Madeleine, la première fille de Paul, était admissible à l’Ecole normale mais son père n’a pas voulu
qu’elle poursuive ses études. Jacques Solomon se lie d’amitié avec le
philosophe hongrois Georges Politzer. Paul Langevin a une liaison à cette époque avec son ancienne élève, Eliane Montel, qui passe l’agrégation et devient
assistante à l’Ecole de physique et chimie.

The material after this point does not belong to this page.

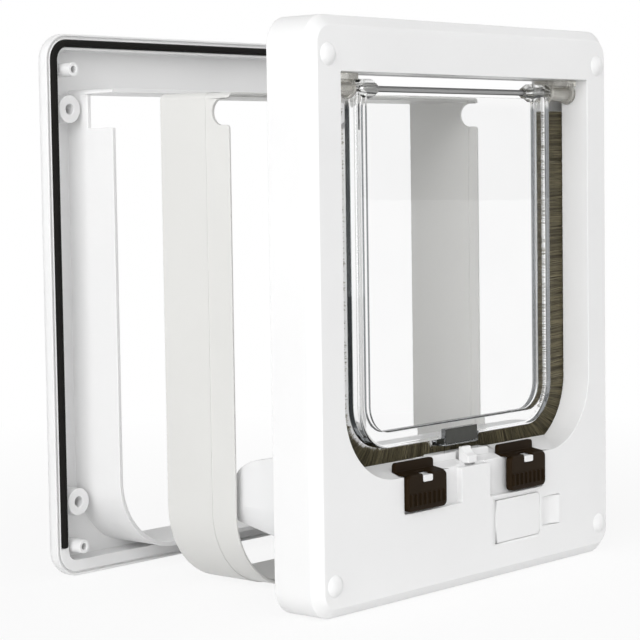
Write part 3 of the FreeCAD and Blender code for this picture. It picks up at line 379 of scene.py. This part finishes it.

Mon père, Paul-Gilbert Langevin, naît en
1933. Il se lie d’amitié dans les petites classes avec Luce Eekman, la fille du peintre néerlandais Nicolas Eekman. En 1934 est créé le Comité de
Vigilance des Intellectuels Antifascistes, par Paul Rivet, Alain et Paul
Langevin. En feront aussi partie en particulier
Victor Basch, André Breton, Georges Canguilhem, Jean Guéhenno, Frédéric Joliot,
André Malraux, Paul Nizan, Jacques Soustelle. En 1936, c’est le Front
Populaire. Lors des accords de Munich en 1938, le Comité de Vigilance des
Intellectuels Antifascistes se divise, et l’Union des Intellectuels Français
pour la Justice, la Liberté et la Paix est créée par les antifascistes, opposés aux pacifistes intégraux, qui ne rejettent pas les accords de Munich. Celle-ci regroupe alors encore Victor Basch,
Lucien Febvre, Paul Langevin, Jacques Solomon, Jacques Soustelle. Paul Langevin
est aussi lié d’amitié à Romain Rolland et à Paul Valéry. Puis c’est la guerre. Le 30 octobre 1940, Paul Langevin est arrêté à la prison de la Santé. A l’annonce de l’arrestation, les
étudiants parisiens manifestent. Jacques Solomon et Georges Politzer créent un
journal, l’Université Libre, et entrent dans la Résistance. Paul Langevin est
placé en résidence surveillée à Troyes par les Allemands. Mon père, dont la
mère est juive, est caché dans le Massif Central, chez un instituteur, Monsieur Picardet. Le philosophe Georges Politzer fonde le groupe
Politzer, qui participe à des faits de résistance.